▸ Exercise goal
Return each line of the material verbatim.

▸ Material provided
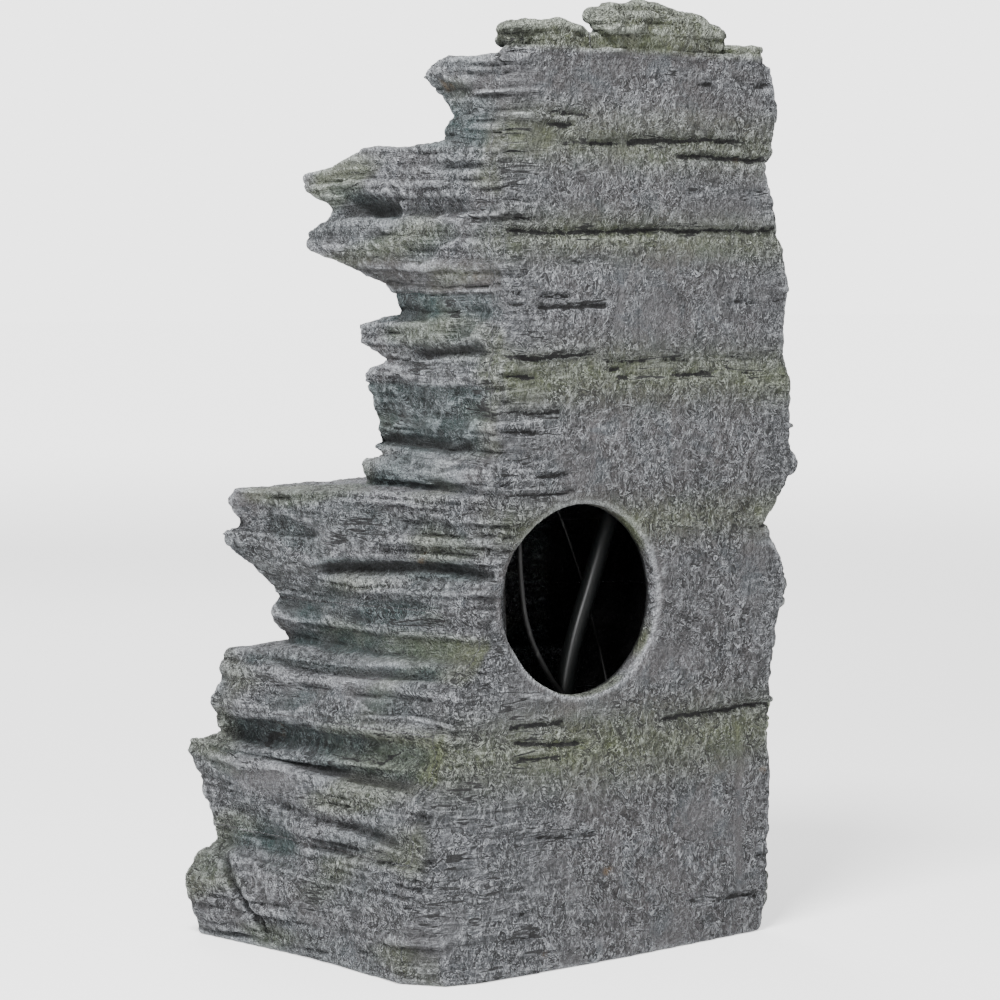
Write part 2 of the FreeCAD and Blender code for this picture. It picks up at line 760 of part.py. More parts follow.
DIAL_CLEARANCE = 0.3
dial = new_body("DialBody")
dial_outline = new_sketch(dial, "DialOutline", "YZ_Plane")
circle(dial_outline, "", "", "dial_diameter/2")
pad(dial, "DialDisc", dial_outline, "dial_thickness")
grip_outline = new_sketch(dial, "GripOutline", "YZ_Plane")
rectangle(grip_outline, "- dial_grip_width/2", "dial_grip_width/2", "- dial_diameter/2", "dial_diameter/3")
pad(dial, "Grip", grip_outline, "dial_thickness + dial_grip_height")
dial_pin_outline = new_sketch(dial, "DialPinOutline", "YZ_Plane")
circle(dial_pin_outline, "", "", "dial_pin/2")
pad(dial, "DialPin", dial_pin_outline, "cage_sheet + cage_sheet", backwards=True)
dial.Placement = Placement(pump_point(size("cage_start + cage_length") + DIAL_CLEARANCE), UPRIGHT)
sub_part(dial, "flow_dial")


def suction_foot(number, forward, sideways):
    """A soft cup with a stem that presses into the underside of the housing."""
    place = Vector(pump_centre.x + forward, pump_centre.y + sideways, pan_floor)
    foot = new_body(f"FootBody{number}", Placement(place, UPRIGHT))
    profile = new_sketch(foot, f"FootProfile{number}", "XZ_Plane")
    outline(profile, [
        ("", "foot_lip"),
        ("foot_diameter/2 - foot_lip", ""),
        ("foot_diameter/2", ""),
        ("foot_diameter/2", "foot_lip/2"),
        ("foot_stem/2", "foot_lip + foot_lip"),
        ("foot_stem/2", "foot_height"),
        ("", "foot_height"),
    ])
    revolve(foot, f"FootCup{number}", profile)
    sub_part(foot, f"suction_foot_{number}")


FEET_ALONG_HOUSING = (-14, -52)
foot_places = [(forward, side) for forward in FEET_ALONG_HOUSING for side in (-1, 1)]
for number, (forward, side) in enumerate(foot_places, start=1):
    suction_foot(number, forward, side * size("foot_spread"))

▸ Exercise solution
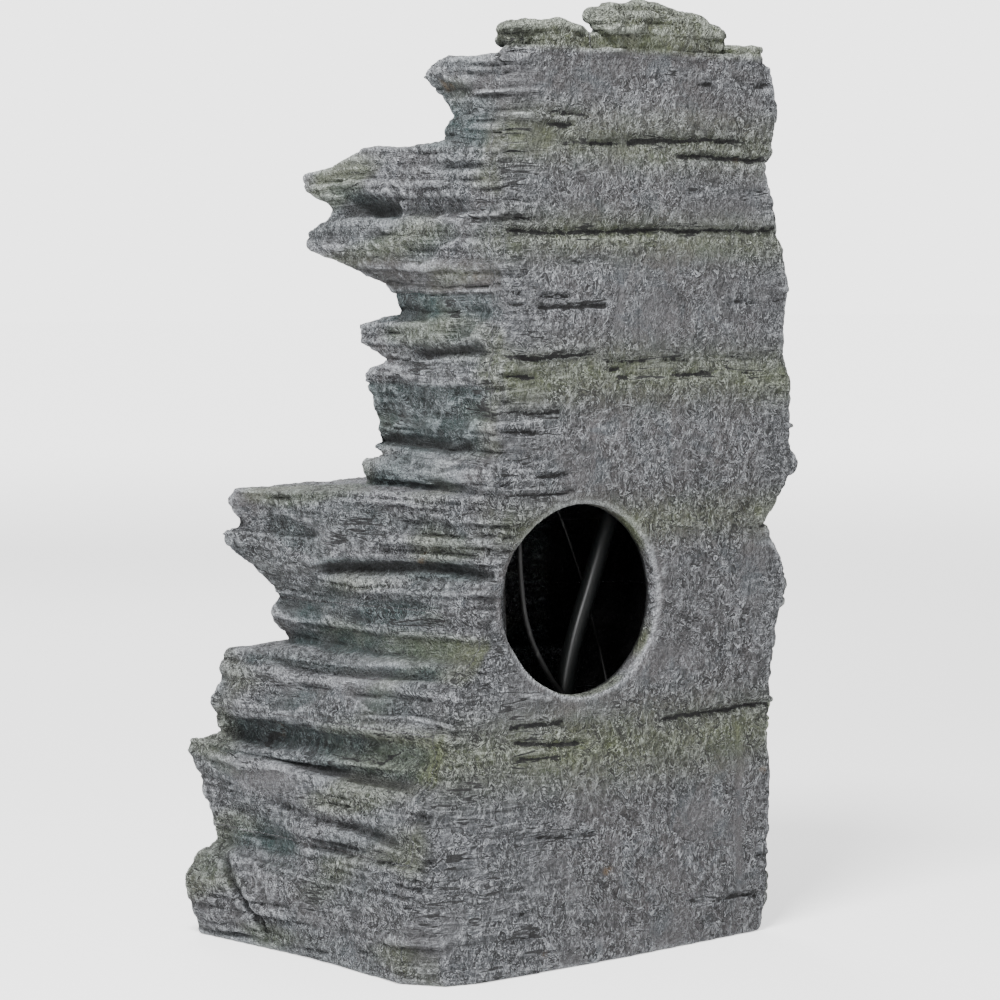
Write part 2 of the FreeCAD and Blender code for this picture. It picks up at line 760 of part.py. More parts follow.
DIAL_CLEARANCE = 0.3
dial = new_body("DialBody")
dial_outline = new_sketch(dial, "DialOutline", "YZ_Plane")
circle(dial_outline, "", "", "dial_diameter/2")
pad(dial, "DialDisc", dial_outline, "dial_thickness")
grip_outline = new_sketch(dial, "GripOutline", "YZ_Plane")
rectangle(grip_outline, "- dial_grip_width/2", "dial_grip_width/2", "- dial_diameter/2", "dial_diameter/3")
pad(dial, "Grip", grip_outline, "dial_thickness + dial_grip_height")
dial_pin_outline = new_sketch(dial, "DialPinOutline", "YZ_Plane")
circle(dial_pin_outline, "", "", "dial_pin/2")
pad(dial, "DialPin", dial_pin_outline, "cage_sheet + cage_sheet", backwards=True)
dial.Placement = Placement(pump_point(size("cage_start + cage_length") + DIAL_CLEARANCE), UPRIGHT)
sub_part(dial, "flow_dial")


def suction_foot(number, forward, sideways):
    """A soft cup with a stem that presses into the underside of the housing."""
    place = Vector(pump_centre.x + forward, pump_centre.y + sideways, pan_floor)
    foot = new_body(f"FootBody{number}", Placement(place, UPRIGHT))
    profile = new_sketch(foot, f"FootProfile{number}", "XZ_Plane")
    outline(profile, [
        ("", "foot_lip"),
        ("foot_diameter/2 - foot_lip", ""),
        ("foot_diameter/2", ""),
        ("foot_diameter/2", "foot_lip/2"),
        ("foot_stem/2", "foot_lip + foot_lip"),
        ("foot_stem/2", "foot_height"),
        ("", "foot_height"),
    ])
    revolve(foot, f"FootCup{number}", profile)
    sub_part(foot, f"suction_foot_{number}")


FEET_ALONG_HOUSING = (-14, -52)
foot_places = [(forward, side) for forward in FEET_ALONG_HOUSING for side in (-1, 1)]
for number, (forward, side) in enumerate(foot_places, start=1):
    suction_foot(number, forward, side * size("foot_spread"))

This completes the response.